The loop is meant to create and maintain fear in its victims, as the varying nature of the character deaths keeps them frightened; nothing is more terrifying than not knowing what happens next. As Hill notes to Clover, someone needs to die for the time loop to be broken, which is intended to convince her that she can’t possibly save herself and all her friends. She manages to outwit him with some exploding water-spiked coffee, so that it is actually his death that contributes to the breaking of the loop, allowing the five friends to all escape alive.
How The Time Loop Makes The Until Dawn Movie Like The Game
The Concept Of Restarting And Multiple Deaths Carries Over
The Until Dawn video game plays out like a choose-your-own-adventure story, with different choices yielding different end results. In some of the endings nobody survives, while in others select characters make it through the night. That core concept is maintained in the movie, as the characters play out one scenario until they die, then essentially respawn with the goal of trying something different to try and find a way out. Again, that video game-like restart is the central function of the time loop in the movie, and why it was added to the adaptation.
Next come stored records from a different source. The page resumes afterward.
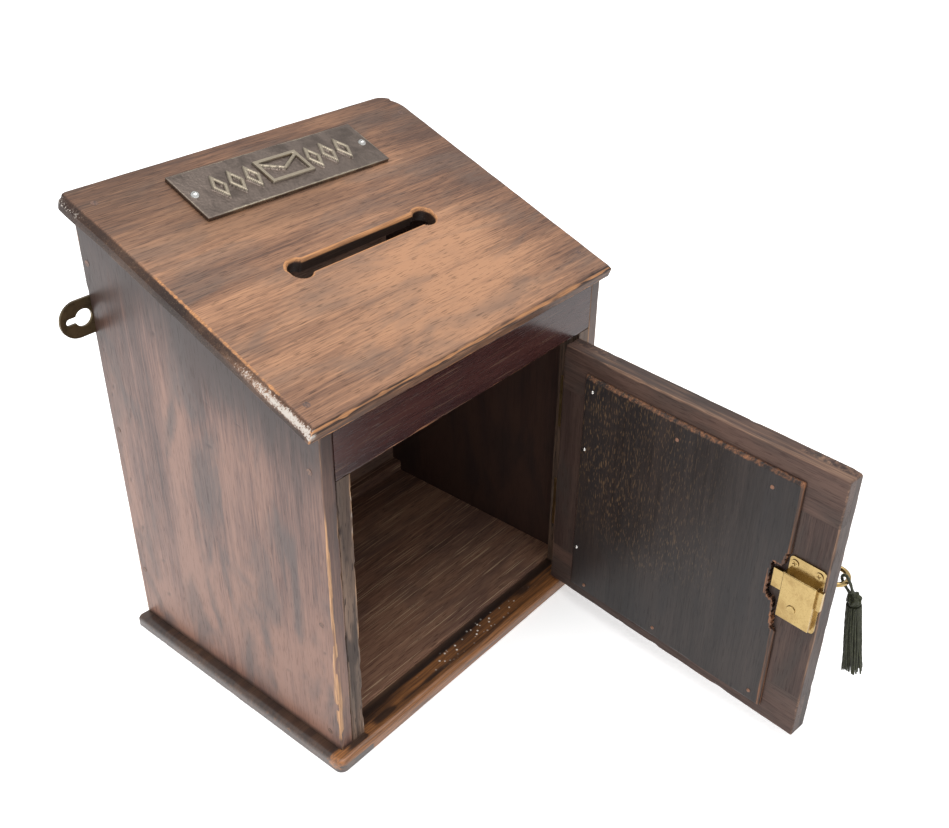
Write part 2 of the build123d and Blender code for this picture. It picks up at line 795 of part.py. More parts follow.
# Door panel, pinned over the frame's inner face and cut away round the lock
notch_left = bolt_near - 2.4
notch_side = lock_near - 1.0
with BuildPart() as door_panel:
    block(
        door_plane.offset(door_inner), panel_near, panel_far, panel_bottom, panel_top, panel_thickness
    )
    panel_front = door_panel.faces().sort_by(Axis((0, 0, 0), door_plane.z_dir))[-1]
    chamfer(panel_front.edges(), panel_bevel)
    with BuildSketch(door_plane.offset(door_inner)) as notch:
        with BuildLine():
            Polyline(
                (panel_far + 1, lock_plate_top + 1.6), (notch_side, lock_plate_top + 0.4),
                (notch_side - 1.6, bolt_top + 3.2), (notch_left + 0.4, bolt_top + 3.0),
                (notch_left, bolt_bottom - 8.0), (notch_side - 3.2, bolt_bottom - 9.3),
                (notch_side - 1.1, lock_plate_bottom - 10.0), (panel_far + 1, lock_plate_bottom - 12.6),
                close=True,
            )
        make_face()
    extrude(notch.sketch, amount=panel_thickness, mode=Mode.SUBTRACT)
    panel_pin_holes()
door_panel.part.label = "door_panel"

with BuildPart() as panel_pins:
    ball_heads(
        panel_pin_places, panel_pin_radius, panel_pin_length, panel_pin_ball_radius, panel_pin_ball_depth
    )
panel_pins.part.label = "panel_pins"

# Hinges: the frame's leaf has the outer knuckles and the door's leaf the middle one
knuckle_pitch = hinge_length / 3
for place, middle in hinge_heights.items():
    low = middle - hinge_length / 2
    for owner in ("frame", "door"):
        with BuildPart() as leaf:
            if owner == "frame":
                plane = Plane(origin=(axis_x, axis_y, 0), x_dir=(1, 0, 0), z_dir=(0, -1, 0))
                block(
                    plane, door_near, door_near + hinge_leaf_thickness,
                    low, low + hinge_length, -hinge_leaf_width - door_outer,
                )
                own_knuckles = (0, 2)
                leaf_screws = frame_hinge_screws
                bore_radius = hinge_pin_radius + hinge_pin_fixed_clearance
            else:
                block(
                    door_plane, door_near, door_near + hinge_leaf_thickness,
                    low, low + hinge_length, hinge_leaf_width + door_outer,
                )
                own_knuckles = (1,)
                leaf_screws = door_hinge_screws
                bore_radius = hinge_pin_radius + hinge_pin_running_clearance
            for number in range(3):
                with Locations((axis_x, axis_y, low + (number + 0.5) * knuckle_pitch)):
                    if number in own_knuckles:
                        Cylinder(knuckle_radius, knuckle_pitch - knuckle_gap)
                    else:
                        Cylinder(
                            knuckle_radius + knuckle_clearance, knuckle_pitch + knuckle_gap,
                            mode=Mode.SUBTRACT,
                        )
            with Locations((axis_x, axis_y, middle)):
                Cylinder(bore_radius, hinge_length + 1, mode=Mode.SUBTRACT)
            screws(
                leaf_screws, small_screw_radius, hinge_screw_length, small_screw_head_radius,
                small_screw_head_height, hole_clearance, Mode.SUBTRACT,
            )
        leaf.part.label = f"{place}_hinge_{owner}_leaf"
        export_step(leaf.part, f"parts/{place}_hinge_{owner}_leaf.step")
    with BuildPart() as hinge_pin:
        with Locations((axis_x, axis_y, middle)):
            Cylinder(hinge_pin_radius, hinge_length)
    hinge_pin.part.label = f"{place}_hinge_pin"
    export_step(hinge_pin.part, f"parts/{place}_hinge_pin.step")

for name, places in (("hinge_screws_door", door_hinge_screws), ("hinge_screws_frame", frame_hinge_screws)):
    with BuildPart() as hinge_screws:
        screws(
            places, small_screw_radius, hinge_screw_length, small_screw_head_radius, small_screw_head_height
        )
        driver_slots(places, 2 * small_screw_head_radius, 0)
    hinge_screws.part.label = name
    export_step(hinge_screws.part, f"parts/{name}.step")

# Lock
with BuildPart() as lock_back_plate:
    block(
        door_plane.offset(door_inner), lock_near, lock_far, lock_plate_bottom, lock_plate_top,
        lock_plate_thickness,
    )
    fillet(
        lock_back_plate.edges().filter_by(Axis((0, 0, 0), door_plane.z_dir)), lock_plate_corner_radius
    )
    keyhole(door_plane.offset(door_inner), lock_plate_thickness)
    screws(
        lock_screw_places, small_screw_radius, lock_screw_length, lock_screw_head_radius,
        lock_screw_head_height, hole_clearance, Mode.SUBTRACT,
    )
    screws(
        lock_pin_places, lock_pin_radius, lock_screw_length, lock_pin_head_radius,
        lock_screw_head_height, hole_clearance, Mode.SUBTRACT,
    )
lock_back_plate.part.label = "lock_back_plate"

with BuildPart() as lock_case:
    block(door_plane.offset(plate_face), case_near, case_far, case_bottom, case_top, case_depth)
    case_top_edges = lock_case.faces().sort_by(Axis((0, 0, 0), door_plane.z_dir))[-1].edges()
    fillet(case_top_edges, case_edge_radius)
    block(
        door_plane.offset(plate_face), case_near + case_wall, case_far - case_wall,
        case_bottom + case_wall, case_top - case_wall, case_depth - case_wall, Mode.SUBTRACT,
    )
    block(
        door_plane.offset(plate_face), case_near - 1, case_far + 1,
        bolt_bottom - bolt_clearance, bolt_top + bolt_clearance,
        bolt_thickness + 2 * bolt_clearance, Mode.SUBTRACT,
    )
    with Locations(door_spot(key_u, lock_key_height, case_face)):
        Cylinder(drill_pin_radius + hole_clearance, 3 * case_wall, mode=Mode.SUBTRACT)
lock_case.part.label = "lock_case"

with BuildPart() as lock_bolt:
    block(door_plane.offset(bolt_back), bolt_near, bolt_far, bolt_bottom, bolt_top, bolt_thickness)
    block(
        door_plane.offset(bolt_back), key_u - talon_back, key_u + talon_front,
        bolt_bottom - 1, bolt_bottom + talon_depth, bolt_thickness, Mode.SUBTRACT,
    )
lock_bolt.part.label = "lock_bolt"

# A strip that rides on the bolt's upper edge, bowed down in its middle
with BuildPart() as lock_spring:
    spring_low = bolt_top + bolt_clearance
    spring_high = case_top - case_wall - bolt_clearance
    spring_mid_u = (case_near + case_far) / 2
    spring_half = (case_far - case_near) / 2 - case_wall - 1.0
    with BuildSketch(door_plane.offset(bolt_back + 0.2)) as strip:
        with BuildLine():
            upper = ThreePointArc(
                (spring_mid_u - spring_half, spring_high),
                (spring_mid_u, spring_low + spring_thickness),
                (spring_mid_u + spring_half, spring_high),
            )
            lower = ThreePointArc(
                (spring_mid_u - spring_half, spring_high - spring_thickness),
                (spring_mid_u, spring_low),
                (spring_mid_u + spring_half, spring_high - spring_thickness),
            )
            Line(upper @ 0, lower @ 0)
            Line(upper @ 1, lower @ 1)
        make_face()
    extrude(strip.sketch, amount=spring_width)
lock_spring.part.label = "lock_spring"

with BuildPart() as lock_drill_pin:
    with Locations(door_spot(key_u, lock_key_height, case_face)):
        Cylinder(
            drill_pin_radius, drill_pin_length, align=(Align.CENTER, Align.CENTER, Align.MAX)
        )
        Cylinder(
            drill_pin_head_radius, drill_pin_head_height, align=(Align.CENTER, Align.CENTER, Align.MIN)
        )
    head_face = lock_drill_pin.faces().sort_by(Axis((0, 0, 0), door_plane.z_dir))[-1]
    fillet(head_face.edges(), drill_pin_head_height * 0.6)
lock_drill_pin.part.label = "lock_drill_pin"

with BuildPart() as lock_screws:
    screws(
        lock_screw_places, small_screw_radius, lock_screw_length, lock_screw_head_radius,
        lock_screw_head_height,
    )
    with Locations(*lock_screw_places):
        for turn in (20, 110):
            with Locations(Location((0, 0, 0), (0, 0, turn))):
                Box(
                    1.2 * lock_screw_head_radius, driver_slot_width, driver_slot_depth,
                    align=(Align.CENTER, Align.CENTER, Align.MAX), mode=Mode.SUBTRACT,
                )
    screws(
        lock_pin_places, lock_pin_radius, lock_screw_length, lock_pin_head_radius, lock_screw_head_height
    )
lock_screws.part.label = "lock_screws"

with BuildPart() as keyhole_escutcheon:
    with BuildSketch(door_plane.offset(door_outer)) as liner:
        for extra, mode in ((escutcheon_wall - hole_clearance, Mode.ADD), (0.0, Mode.SUBTRACT)):
            with Locations((key_u, lock_key_height)):
                Circle(key_stem_radius + keyhole_clearance + extra, mode=mode)
            reach = bit_reach + keyhole_clearance + extra
            with Locations((key_u, lock_key_height - reach / 2)):
                Rectangle(bit_thickness + keyhole_clearance + 2 * extra, reach, mode=mode)
    extrude(liner.sketch, amount=escutcheon_depth)
keyhole_escutcheon.part.label = "keyhole_escutcheon"

# Key: a pipe key with its bit and its bow in one level plane
with BuildPart() as key:
    tip_v = case_face - case_wall - key_tip_clearance
    stem_end_v = bow_v + bow_radius
    with Locations(door_spot(key_u, lock_key_height, tip_v)):
        Cylinder(
            key_stem_radius, tip_v - stem_end_v, align=(Align.CENTER, Align.CENTER, Align.MAX)
        )
    with Locations(door_spot(key_u, lock_key_height, door_outer - collar_standoff)):
        Cylinder(collar_radius, collar_length, align=(Align.CENTER, Align.CENTER, Align.MAX))
    with Locations(door_spot(key_u, lock_key_height, bow_v)):
        with Locations(Location((0, 0, 0), (90, 0, 0))):
            Torus(bow_radius, bow_wire_radius)
    block(
        door_plane.offset(tip_v - bit_length), key_u - bit_reach, key_u,
        lock_key_height - bit_thickness / 2, lock_key_height + bit_thickness / 2, bit_length,
    )
    with Locations(door_spot(key_u, lock_key_height, tip_v)):
        Cylinder(
            pin_fit_radius, drill_pin_length + 1.0, align=(Align.CENTER, Align.CENTER, Align.MAX),
            mode=Mode.SUBTRACT,
        )
key.part.label = "key"

# Tassel: a loop of cord over the bow's wire, a knot and a skirt of threads
def loop_point(distance, rise):
    # a point in the loop's leaning plane, from the middle of the bow's wire
    lean = radians(loop_lean)
    return door_plane.from_local_coords(
        Vector(
            key_u + bow_radius + distance, lock_key_height + rise * cos(lean), bow_v + rise * sin(lean)
        )
    )


wrap = bow_wire_radius + cord_bow_gap + cord_diameter / 2
knot_spot = Vector(knot_distance, -knot_drop)
knot_middle = loop_point(knot_spot.X, knot_spot.Y)
bends = [
    Vector(wrap - 0.6, loop_rise + 0.1), Vector(0.1 - wrap, loop_rise - 0.2),
    Vector(-0.4 - wrap, -bow_wire_radius - 0.1),
]
loop_ends = [
    knot_spot + (bend - knot_spot).normalized() * (knot_radius + knot_gap) for bend in (bends[0], bends[2])
]
route = [loop_ends[0], *bends, loop_ends[1]]
loop_radii = []
for before, corner, after in zip(route, route[1:], route[2:]):
    arriving = corner - before
    leaving = after - corner
    half_turn = radians(arriving.get_angle(leaving) / 2)
    loop_radii.append(bend_share * min(arriving.length, leaving.length) / tan(half_turn))

with BuildPart() as tassel_loop:
    with BuildLine() as loop_path:
        FilletPolyline(*[loop_point(point.X, point.Y) for point in route], radius=loop_radii)
    with BuildSketch(Plane(loop_path.line @ 0, z_dir=loop_path.line % 0)) as cord_section:
        Circle(cord_diameter / 2)
    sweep(cord_section.sketch, path=loop_path.line)
tassel_loop.part.label = "tassel_loop"
loop_length = loop_path.wires()[0].length
loop_tube_volume = loop_length * pi * cord_diameter**2 / 4
print("tassel loop length", round(loop_length, 2), "bends", [round(bend, 2) for bend in loop_radii])
print("loop volume over section times length", round(tassel_loop.part.volume / loop_tube_volume, 4))

lean_direction = (
    Vector(0, 0, -1) + hinge_u_dir * tan(radians(skirt_lean))
    - door_plane.z_dir * tan(radians(skirt_outward_lean))
).normalized()
skirt_plane = Plane(knot_middle, z_dir=lean_direction)
skirt_start = knot_radius * knot_flat
with BuildPart() as tassel_knot:
    with Locations(Location(knot_middle)):
        Sphere(knot_radius)
    with Locations(skirt_plane.location * Location((0, 0, skirt_start))):
        Box(
            3 * knot_radius, 3 * knot_radius, knot_radius,
            align=(Align.CENTER, Align.CENTER, Align.MIN), mode=Mode.SUBTRACT,
        )
tassel_knot.part.label = "tassel_knot"

with BuildPart() as tassel_skirt:
    # x is the radius and y runs down from the knot's middle
    with BuildSketch(Plane(knot_middle, x_dir=skirt_plane.x_dir, z_dir=-skirt_plane.y_dir)) as half:
        with BuildLine():
            skirt_end = skirt_start + skirt_length
            Polyline((0, skirt_end), (0, skirt_start), (skirt_top_radius, skirt_start))
            ThreePointArc(
                (skirt_top_radius, skirt_start),
                (skirt_middle_radius, (skirt_start + skirt_end) / 2),
                (skirt_bottom_radius, skirt_end),
            )
            Line((skirt_bottom_radius, skirt_end), (0, skirt_end))
        make_face()
    revolve(half.sketch, axis=Axis(skirt_plane.origin, skirt_plane.z_dir))
tassel_skirt.part.label = "tassel_skirt"

for piece in (
    base_board, back_board, front_top_rail, floor_board, back_batten, top_lid, carcase_nails, lid_nails,
    base_screws, name_plate, name_plate_screws, hanging_plate_screws, door_panel, panel_pins,
    lock_back_plate, lock_case, lock_bolt, lock_spring, lock_drill_pin, lock_screws,
    keyhole_escutcheon, key, tassel_loop, tassel_knot, tassel_skirt,
):
    export_step(piece.part, f"parts/{piece.part.label}.step")
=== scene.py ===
import json
from itertools import product
from math import cos, pi, radians, sin, tan

import bpy
import numpy as np
from mathutils import Matrix, Vector


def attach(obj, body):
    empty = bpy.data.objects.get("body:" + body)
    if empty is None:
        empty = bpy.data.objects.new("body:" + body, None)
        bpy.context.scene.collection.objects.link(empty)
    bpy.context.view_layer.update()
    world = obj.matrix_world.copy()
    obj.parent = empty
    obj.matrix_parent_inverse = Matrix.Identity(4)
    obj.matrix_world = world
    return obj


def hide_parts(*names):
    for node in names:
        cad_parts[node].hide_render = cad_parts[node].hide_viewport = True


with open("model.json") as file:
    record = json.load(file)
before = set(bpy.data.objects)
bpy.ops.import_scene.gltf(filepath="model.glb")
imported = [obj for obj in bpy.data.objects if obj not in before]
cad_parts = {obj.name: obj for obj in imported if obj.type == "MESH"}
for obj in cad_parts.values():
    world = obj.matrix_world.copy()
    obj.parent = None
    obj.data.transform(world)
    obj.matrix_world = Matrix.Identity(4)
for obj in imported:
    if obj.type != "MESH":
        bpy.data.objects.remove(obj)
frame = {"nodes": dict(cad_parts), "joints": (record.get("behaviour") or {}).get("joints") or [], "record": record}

nodes = frame["nodes"]
joints = {joint["name"]: joint for joint in frame["joints"]}
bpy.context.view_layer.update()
mm = 0.001
print("frame loaded")


# Camera, at the photograph's viewing angle

view = {
    "place": (-0.39682, -0.41372, 0.49850),
    "yaw": -50.66,
    "pitch": -32.02,
    "roll": 0.88,
    "focalPixels": 1096.43,
    "pictureWidth": 949,
    "sensorWidth": 36,
}


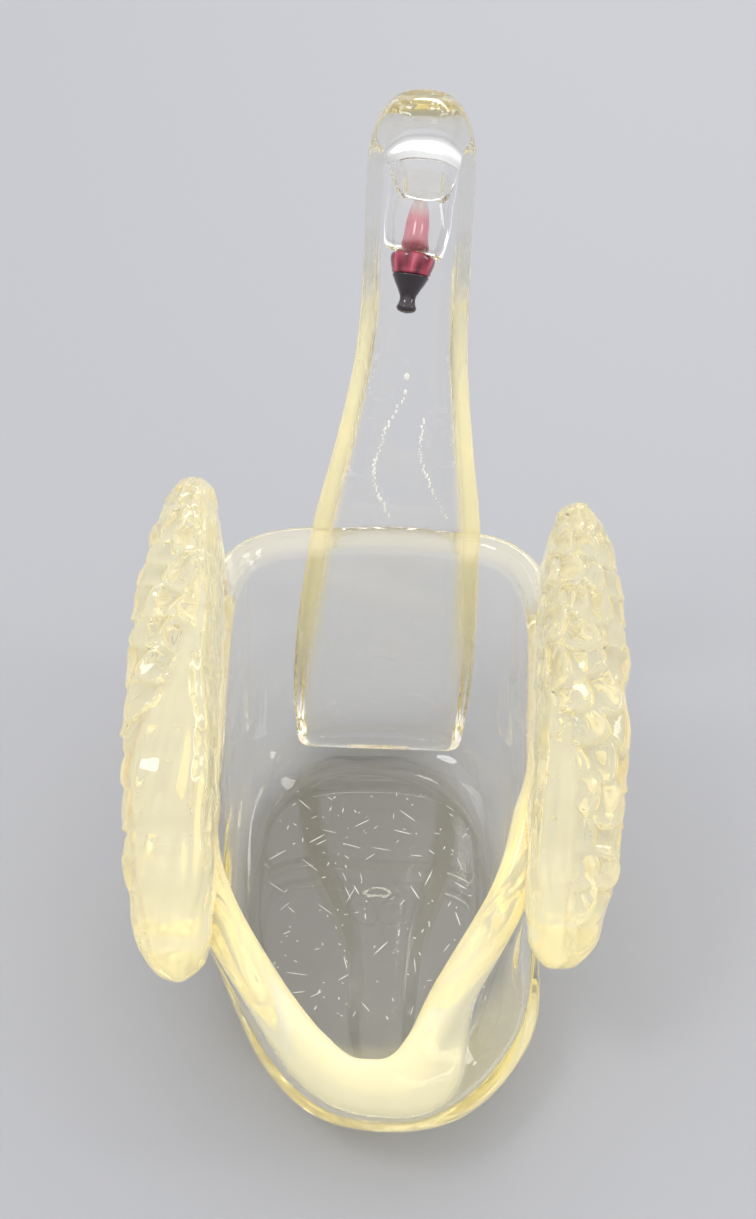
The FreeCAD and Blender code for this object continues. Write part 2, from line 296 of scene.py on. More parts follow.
def plan_level(x, y, z):
    """0 on the bowl's outer face, negative inside: square at the breast, narrowing to a rounded tail."""
    rounding = settle(z, FOOT_ROUNDING)
    turned = smooth_step((z - TURN_START) / TURN_HEIGHT)
    half_width = FOOT_HALF_WIDTH + SIDE_SWELL * rounding
    centre = CENTRE_SHIFT * settle(z, CENTRE_HEIGHT)
    breast = FOOT_REACH + BREAST_SWELL * rounding + BREAST_SLOPE * np.maximum(z, 0.0) - centre
    high_swell = (1.0 - LOW_SWELL_SHARE) * settle(z, TAIL_SWELL_HEIGHT)
    tail = FOOT_REACH + TAIL_SWELL * (LOW_SWELL_SHARE * rounding + high_swell) + centre - TURN_IN * turned
    u = np.abs(x - tail_shift(x, y, turned) * rounding) / half_width + TINY
    v = (y - centre) / np.where(y > centre, breast, tail)
    start, blend = BREAST_BLEND
    ahead = smooth_step((v / np.sqrt(u * u + v * v) + start) / blend)
    blunt = TIP_ROUNDING * turned * (1.0 - ahead)
    u = (np.sqrt(u * u + blunt * blunt) - blunt) / (np.sqrt(1.0 + blunt * blunt) - blunt) + TINY
    breast_power = FOOT_EXPONENT + (BREAST_EXPONENT - FOOT_EXPONENT) * settle(z, CENTRE_HEIGHT)
    tail_power = TAIL_EXPONENTS[0] + (TAIL_EXPONENTS[1] - TAIL_EXPONENTS[0]) * turned
    power = tail_power + (breast_power - tail_power) * ahead
    return (u ** power + (np.abs(v) + TINY) ** power) ** (1.0 / power) - 1.0


def rim_along(y):
    return np.clip((y - RIM_START_Y) / RIM_LENGTH, 0.0, 1.0)


def rim_height(y):
    """Height of the rim's centre line."""
    rise = np.sin(0.5 * np.pi * rim_along(y)) ** RIM_RISE_EXPONENT
    return TAIL_RIM_HEIGHT + (BREAST_RIM_HEIGHT - TAIL_RIM_HEIGHT) * rise - ROLL_AT_BREAST


def above_rim(x, y, z):
    """Distance above the rim's centre line, with the slight waver that a hand-sheared rim keeps."""
    waver = 0.5 * np.sin(0.11 * y + 0.07 * x) + 0.35 * np.sin(0.17 * x + 1.3)
    slope = (rim_height(y + 1.0) - rim_height(y - 1.0)) / 2.0
    return (z - rim_height(y) - waver) / np.sqrt(1.0 + slope * slope)


def bowl_outside(x, y, z):
    """Distance outside the bowl's outer face, with the faint ripple of hand work."""
    ripple = 0.14 * np.sin(0.13 * x + 0.21 * z + 0.6) * np.sin(0.17 * y - 0.09 * z)
    ripple += 0.05 * np.sin(0.37 * z + 0.1 * x)
    return as_distance(plan_level, x, y, z) + ripple


def rim_roll(outside, over, y):
    """The thick rounded rim, thickest at the tail."""
    radius = ROLL_AT_TAIL + (ROLL_AT_BREAST - ROLL_AT_TAIL) * rim_along(y) ** 2
    return np.sqrt((outside + radius - ROLL_PROUD) ** 2 + over * over) - radius


def pontil_dimple(x, y, z):
    """The shallow round dimple ground under the base."""
    centre_z = PONTIL_DEPTH - PONTIL_RADIUS
    return np.sqrt((x - PONTIL_X) ** 2 + y * y + (z - centre_z) ** 2) - PONTIL_RADIUS


def bowl_parts(x, y, z):
    """The bowl, and the bowl with its hollow filled."""
    outside = bowl_outside(x, y, z)
    over = above_rim(x, y, z)
    roll = rim_roll(outside, over, y)
    block = smooth_max(outside, -z, FOOT_EDGE)
    block = smooth_max(block, -pontil_dimple(x, y, z), 0.4)
    block = smooth_max(block, over, 1.0)
    hollow = smooth_max(outside + WALL, BASE_THICKNESS - z, FLOOR_FILLET)
    walls = smooth_max(block, -hollow, 0.6)
    return smooth_min(walls, roll, ROLL_MELT), smooth_min(block, roll, ROLL_MELT)


def bowl_field(x, y, z):
    return bowl_parts(x, y, z)[0]


def cut_to_bowl(field, x, y, z):
    """A neighbour's field, ended just inside the bowl's face, where the two pieces are melted together."""
    return smooth_max(field, -(bowl_parts(x, y, z)[1] + SEAM_OVERLAP), SEAM_EDGE)


# ---- neck and head ----

def lean(z):
    """How far the neck leans sideways at a height."""
    return NECK_OFFSET + NECK_LEAN * smooth_step(z / NECK_LEAN_HEIGHT)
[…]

The various deaths also directly reflect the horror survival game, as the monsters and masked killers provide different outcomes within the scope of the adventure depending on which path the player chooses. There is a far greater array of creatures and gruesome deaths in the movie, but the idea of there being many ways to meet your end is something that’s common to both the movie and video game. While the controversial lore change for Until Dawn may not sit well with hardcore fans of the franchise, the time loop mechanism is essential to the cinematic adaptation’s plausibility.